Outer Space Act 1986
- Parliament of the United Kingdom
- Long title: An Act to confer licensing and other powers on the Secretary of State to secure compliance with the international obligations of the United Kingdom with respect to the launching and operation of space objects and the carrying on of other activities in outer space by persons connected with this country.
- Citation: 1986 c. 38
- Territorial extent: England and Wales; Scotland; Northern Ireland;

Dates
- Royal assent: 18 July 1986
- Commencement: 31 July 1989

Other legislation
- Amended by: Statute Law (Repeals) Act 2004; Deregulation Act 2015; Space Industry Act 2018;
- Relates to: Airports Act 1986;

Status: Amended

Text of statute as originally enacted

Revised text of statute as amended

Text of the Outer Space Act 1986 as in force today (including any amendments) within the United Kingdom, from legislation.gov.uk.

= Outer Space Act 1986 =

Act of the Parliament of the United Kingdom

The Outer Space Act 1986 (c. 38) is an act of the Parliament of the United Kingdom that implements the United Kingdom's international obligations with respect to space launches and operations by people connected to the country. The act did not come into force until 1 August 1989.
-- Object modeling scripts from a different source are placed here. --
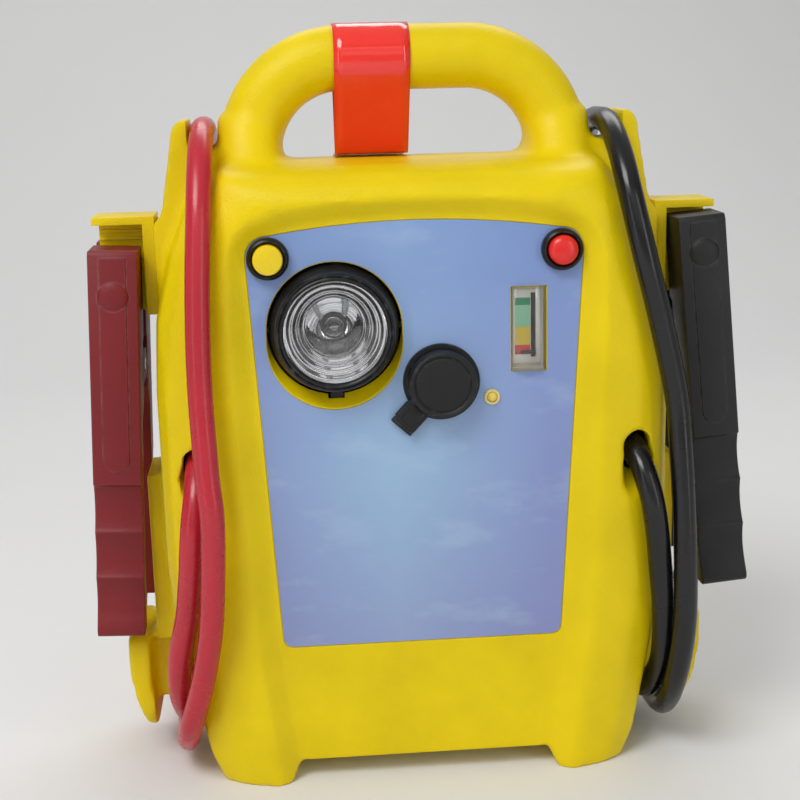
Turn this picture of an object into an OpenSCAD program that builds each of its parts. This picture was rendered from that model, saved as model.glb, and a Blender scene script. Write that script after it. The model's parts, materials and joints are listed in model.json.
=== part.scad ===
// Jump starter pack: a carrying case with a battery, a tilting lamp, a meter,
// a 12 V outlet and two cables with clamps that hang on side brackets.
// Millimetres, +Z up, front towards -Y, origin at the middle of the base.

/* [Body] */
// Height of the pack over its handle
pack_h = 365; // [355:1:375]
// Plane of the label, in front of the seam
label_y = 49; // [46:0.5:52]
// How far the side pillars stand proud of the label
pillar_rise = 7; // [4:0.5:9]
// Rear face, behind the seam
rear_y = 60; // [57:0.5:64]
// Wall of the two moulded shells
wall = 3; // [2:0.25:4]
// Half width of the body at its middle
body_half_w = 122; // [120:0.5:124]
// How far the feet stand in from the flanks
foot_inset = 20; // [16:1:26]
// Height of the shoulders under the handle
shoulder_z = 302; // [299:0.5:303]
// Height of the arch between the feet
arch_h = 10; // [6:1:12]
// Half width of the arch between the feet
arch_half_w = 68; // [60:1:76]

/* [Handle] */
// Diameter of the grip
grip_d = 31; // [29:0.5:32]
// How far the outside of the handle stands in from the flanks
handle_inset = 32; // [30:0.5:34]
// Outer corner radius of the handle
handle_r = 60; // [57:1:62]

/* [Cable reels] */
// Height of the notch floor that the cable lies over
notch_z = 309; // [306:0.5:309.5]
// Width of the notch
notch_w = 14; // [13.5:0.25:15]
// Height of the wing that keeps the cable in its notch
wing_top = 322.5; // [318:0.5:326]
// Half depth of the wing
wing_half_d = 18; // [16:1:20]
// How far the lower lips reach out past the flanks
ear_reach = 24.5; // [22:0.5:26]
// Thickness of each lower lip
ear_t = 11; // [8:0.5:12]
// Half depth of each lower lip
ear_half_d = 24.5; // [20:0.5:25]
// Lowest point of each lower lip
ear_bottom = 18; // [16:0.5:24]
// Highest point of each lower lip
ear_top = 69.5; // [64:0.5:70.5]
// Underside of the core that the cable passes under
core_bottom = 32; // [31.5:0.5:36]
// Half depth of the core
core_half_d = 13; // [10:0.5:14]
// Top of the core, where the wider web above it starts
core_top = 73; // [72:0.5:78]
// How far the webs above the cores reach out past the flanks
web_reach = 10.3; // [6:0.1:10.5]
// Half depth of those webs
web_half_d = 18; // [14:0.5:19]
// Upper end of those webs
web_top = 152; // [140:1:160]

/* [Label] */
// Half width of the label at its foot
label_foot_half_w = 68.5; // [66:0.5:70]
// Lower edge of the label
label_z0 = 70.5; // [66:0.5:76]
// Top of the label at its middle
label_z1 = 277; // [275.5:0.5:278]
// Thickness of the label film
label_t = 0.5; // [0.3:0.1:0.6]
// Depth of the shallow seat that the label lies in
label_sink = 0.6; // [0.6:0.1:1]
// Width of the slope from the panel up to the crest of each pillar
slope_w = 10; // [7:0.5:11]

/* [Lamp] */
// Sideways place of the lamp
lamp_x = -38.5; // [-39:0.5:-36.5]
// Height of the lamp pivot
lamp_z = 227; // [226:0.5:229]
// Radius of the round lamp housing
lamp_r = 30.6; // [29:0.2:31]
// Gap round the lamp housing in its opening
lamp_gap = 0.9; // [0.6:0.1:1.2]
// Radius of the lamp lens
lens_r = 24.6; // [22:0.2:25]
// Radius of the lamp pivot pins
lamp_pin_r = 2.5; // [2:0.1:3]

/* [Push switches] */
// Sideways place of both switches
switch_x = 68; // [66:0.5:68.5]
// Height of both switches
switch_z = 261; // [259:0.5:262]
// Radius of the switch bezels
switch_bezel_r = 9.8; // [9:0.1:10.2]
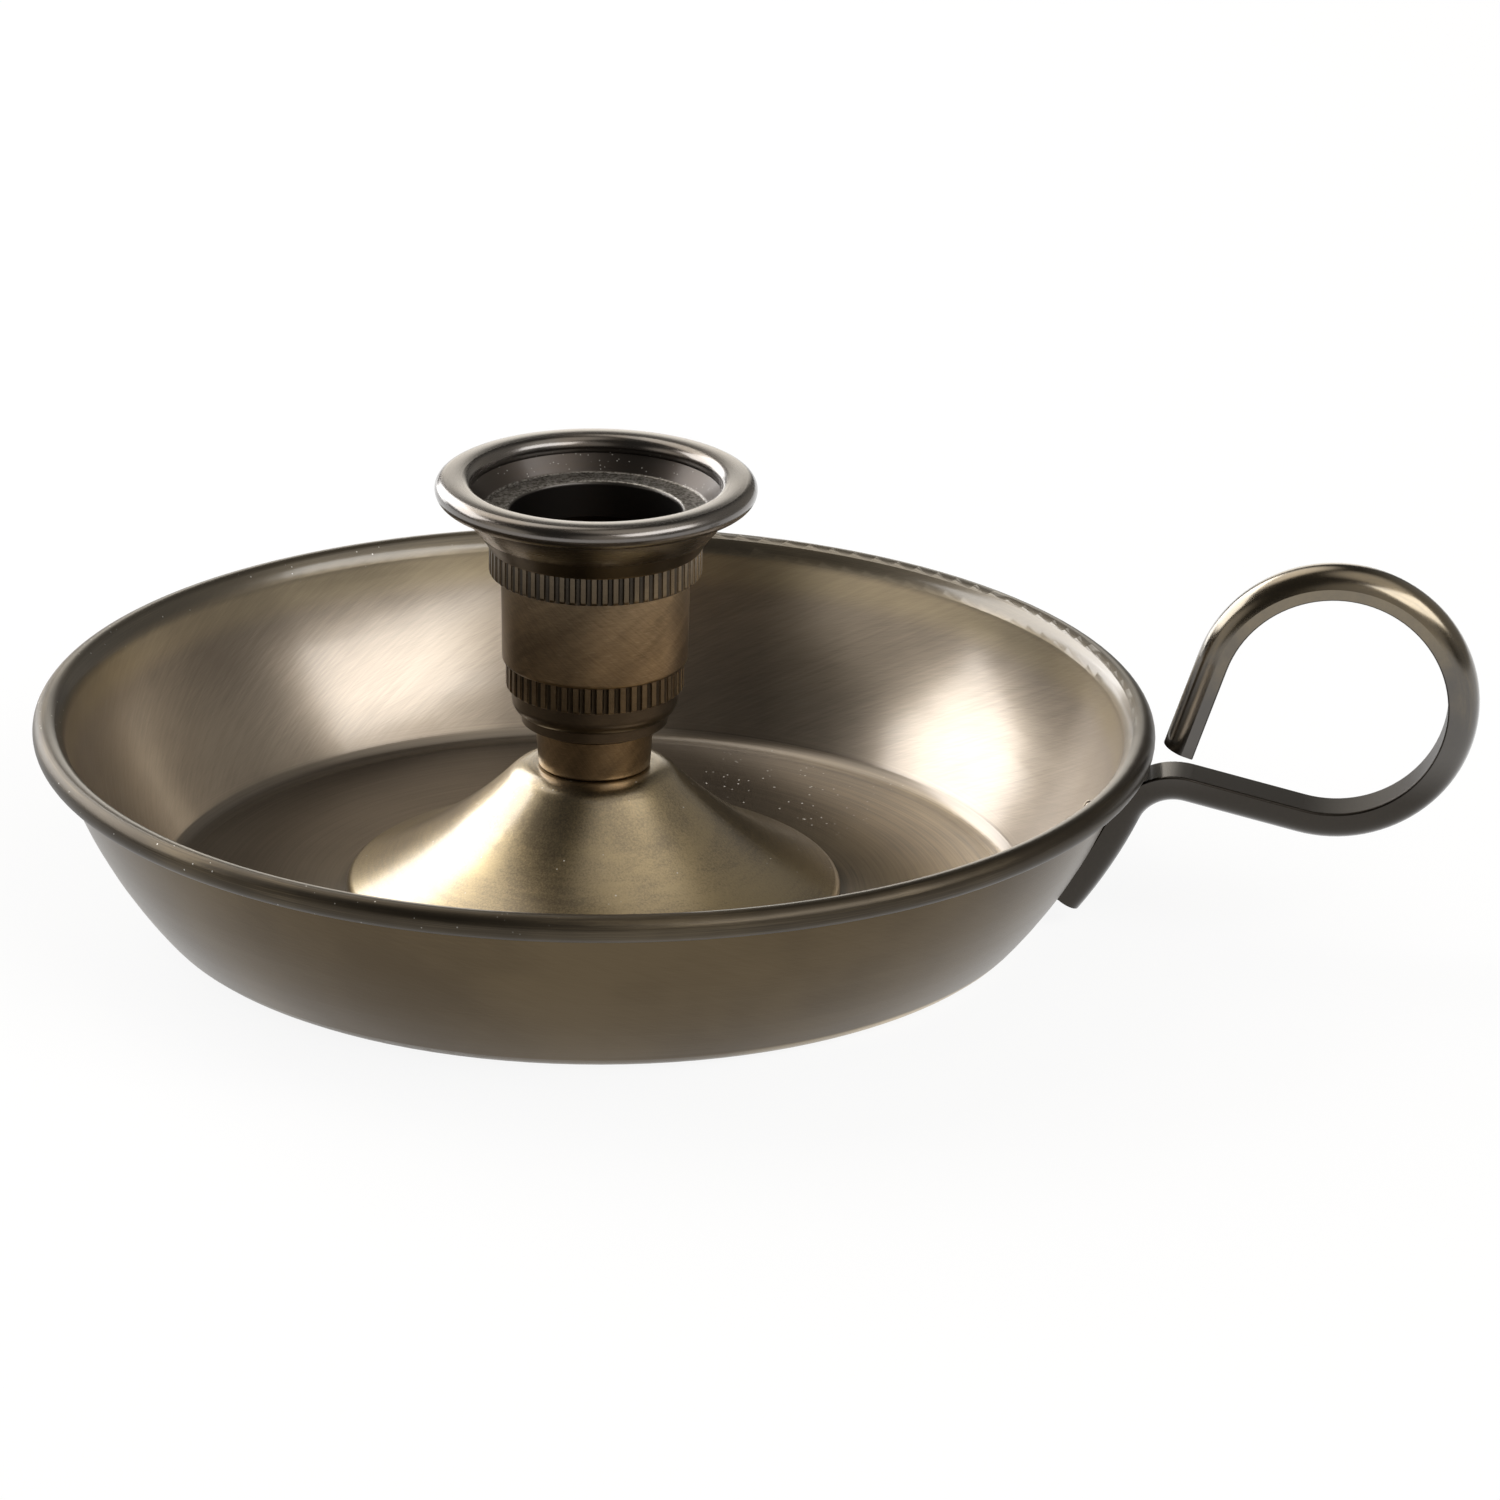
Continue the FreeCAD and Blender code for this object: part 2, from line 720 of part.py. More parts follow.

== Outline of provisions ==
The act specifies that anyone who launches a space object or carries out any activity in outer space must obtain a licence before doing so. This licence must be granted by the Secretary of state and may contain terms enforceable by prosecution.

Under section 7 a UK Registry of Outer Space Objects is maintained by the UK Space Agency, and is periodically published.

==Amendment of the Outer Space Act 1986==

Section 12 of the Deregulation Act 2015 amended the Outer Space Act 1986 to ensure licences specify the licensee's liability to indemnify the government regarding space activities authorised by the licence.

The Space Industry Act 2018 extended and improved the regulatory framework for commercial spaceflight activities to be carried out from spaceports in the United Kingdom and launches and other activities overseas by UK entities.